Es menester, por tanto, preguntarse: ¿puede continuar hablándose aún de secularización si la religión no sólo no retrocede sino que incluso encuentra -aun en los países más modernos- las sendas de un renovado impulso y (como ha llegado a decirse) de un “retorno de Dios”? De hecho, la secularización sigue generándose aunque bajo formas y contenidos renovados. No estriba ya únicamente en la pura y simple desaparición o atenuación del ascendiente de lo religioso sobre la vida de las sociedades o sobre su ámbito público: se convierte en un ingrediente de la vida de las personas, que no forzosamente abandonan la fe y que hallan en ella (al menos en ciertos casos) la fuente del sentido general de su existencia pero que, como si de un bricolaje se tratara, combinan con sus convicciones y prácticas otros elementos y significados que pertenecen en mayor medida a la esfera del individualismo moderno. Como indica el filósofo Charles Taylor en su último libro Una era secular susceptibles de forzar la retirada o el retroceso de lo religioso-, sino como un fenómeno según el cual los individuos adoptan decisiones complejas que les permiten conferir un significado superior a su existencia a través de la religión sin, por eso, dejar de participar plenamente en la vida moderna.
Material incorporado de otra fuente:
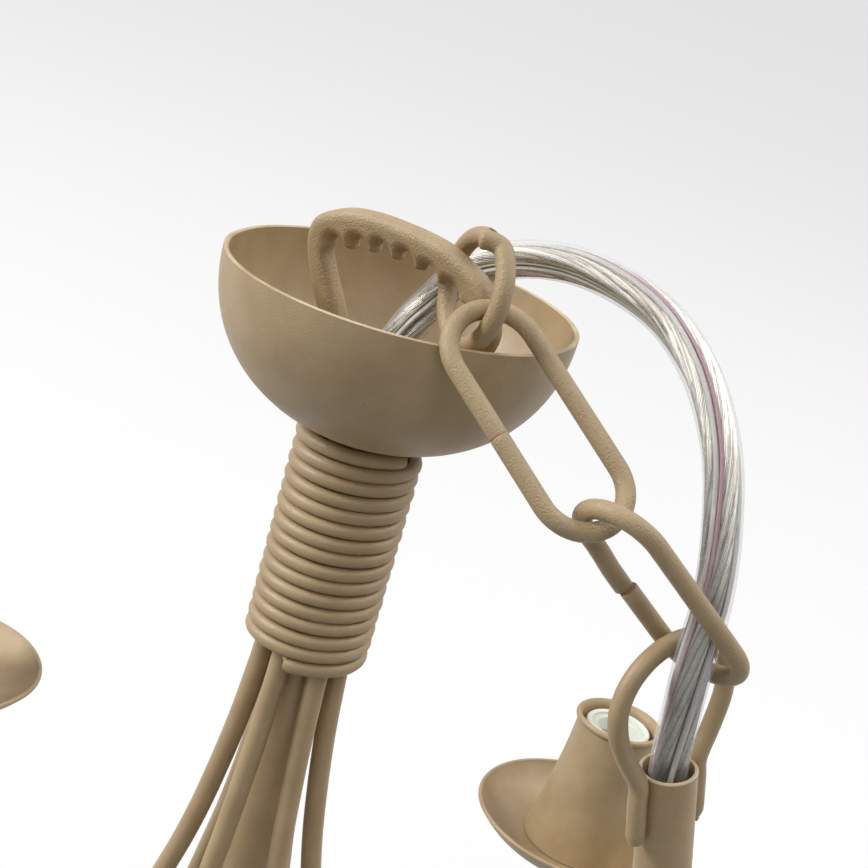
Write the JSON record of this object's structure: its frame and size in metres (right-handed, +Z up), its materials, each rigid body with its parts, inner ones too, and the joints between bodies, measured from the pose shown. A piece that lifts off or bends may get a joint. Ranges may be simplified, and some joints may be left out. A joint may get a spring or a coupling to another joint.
{
  "type": "chandelier",
  "caption": "Candle-style chandelier with bent wire arms from a coil-bound stem under an open bowl, hung by a hanger, ring, links and a tube with a canopy.",
  "frame": {"origin": "on the body's axis, at the height of the arms' lowest bends, which it stands on", "axes": "+Z up along the coil and the central tube, +Y away from the viewer of the picture, +X to the viewer's right"},
  "size_m": [0.4934, 0.4514, 0.3006],
  "materials": {
    "coated_steel": "fine textured powder coat",
    "lampholder_plastic": "satin off-white",
    "clear_flex": "clear jacket over tinned strands",
    "zinc_steel": "zinc plated",
    "grip_plastic": "matte"
  },
  "bodies": {
    "body": {"central_tube": "coated_steel", "binding_coil": "coated_steel", "bowl": "coated_steel", "bowl_nut": "zinc_steel", "hanger": "coated_steel", "cord_grip": "grip_plastic", "bottom_nut": "coated_steel", "finial": "coated_steel", "flex": "clear_flex", "arm_1": "coated_steel", "arm_2": "coated_steel", "arm_3": "coated_steel", "arm_4": "coated_steel", "arm_5": "coated_steel", "arm_6": "coated_steel", "saucer_1": "coated_steel", "saucer_2": "coated_steel", "saucer_3": "coated_steel", "saucer_4": "coated_steel", "saucer_5": "coated_steel", "saucer_6": "coated_steel", "candle_cup_1": "coated_steel", "candle_cup_2": "coated_steel", "candle_cup_3": "coated_steel", "candle_cup_4": "coated_steel", "candle_cup_5": "coated_steel", "candle_cup_6": "coated_steel", "lampholder_1": "lampholder_plastic", "lampholder_2": "lampholder_plastic", "lampholder_3": "lampholder_plastic", "lampholder_4": "lampholder_plastic", "lampholder_5": "lampholder_plastic", "lampholder_6": "lampholder_plastic"},
    "suspension": {"stem_tube": "coated_steel", "stem_bail": "coated_steel", "mounting_bar": "zinc_steel", "bar_nut": "zinc_steel"},
    "ring": {"c_ring": "coated_steel"},
    "link_1": {"chain_link_1": "coated_steel"},
    "link_2": {"chain_link_2": "coated_steel"},
    "canopy": {"ceiling_canopy": "coated_steel", "canopy_collar": "coated_steel", "set_screw": "zinc_steel"}
  },
  "joints": [
    {"name": "suspension_swing", "type": "hinge", "parent": "body", "child": "suspension", "pos_m": [0.01265, -0.02054, 0.28922], "axis": [-0.8818, -0.4669, 0.066], "range_deg": [0, 40], "deforming": ["flex"]},
    {"name": "ring_turn", "type": "hinge", "parent": "suspension", "child": "ring", "pos_m": [0.01265, -0.02054, 0.28922], "axis": [-0.8818, -0.4669, 0.066], "range_deg": [-20, 20]},
    {"name": "link_1_twist", "type": "hinge", "parent": "suspension", "child": "link_1", "pos_m": [0.02834, -0.03618, 0.27491], "axis": [0.7252, -0.4031, -0.5582], "range_deg": [-3, 3]},
    {"name": "link_2_twist", "type": "hinge", "parent": "suspension", "child": "link_2", "pos_m": [0.05633, -0.04034, 0.2529], "axis": [0.6999, 0.309, -0.6439], "range_deg": [-3, 3]},
    {"name": "canopy_slide", "type": "slide", "parent": "suspension", "child": "canopy", "axis": [-0.2541, -0.124, 0.9592], "range_m": [0, 0.04]}
  ]
}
En tal perspectiva, la secularización resulta de la agregación de decisiones individuales y personales en las que sujetos particulares pueden - si así lo quieren- tanto comprometerse como desvincularse de una fe, creencia o religión; significa que el recurso a Dios o a una trascendencia (sea cual fuere) ya no se ve impuesto por la sociedad -como imperativo absoluto- sino que es una elección, una decisión que nunca es irrevocable y que se efectúa entre otras posibilidades. Dicho de otra forma: lo propio de las sociedades modernas y democráticas es dejar a cada individuo la posibilidad al menos teórica de hacerse a sí mismo, de controlar la propia experiencia, de comprometerse en procesos de subjetivación donde lo religioso es una posibilidad pero entre otras alternativas. A partir de ahí, la secularización se define no como lo contrario de lo religioso, sino como la posibilidad según cada individuo tanto de elegirla como de abandonarla.
De este modo se presenta a nuestros ojos una posible imagen distinta de la modernidad: no - o no sólo- el triunfo de la razón sobre las tradiciones; no - o no sólo- el confinamiento de la religión al espacio limitado de la vida privada sino también - y de modo creciente- la articulación (indudablemente difícil) de los valores universales (el derecho, la razón) y de las identidades particulares, especialmente religiosas. Y esta articulación no comporta o no sólo comporta grandes opciones políticas, sino que también experimenta procesos de subjetivación donde cada cual, con plena responsabilidad, actúa por una parte de modo más o menos racional (en función de las obligaciones o imposiciones que pesan sobre él) y por otra confiere un sentido a su existencia merced a sus opciones religiosas y otras.
La secularización, hoy, no es ni el abandono ni el retraimiento de lo religioso: significa que este es objeto de opciones notablemente subjetivas y que no se impone a los individuos.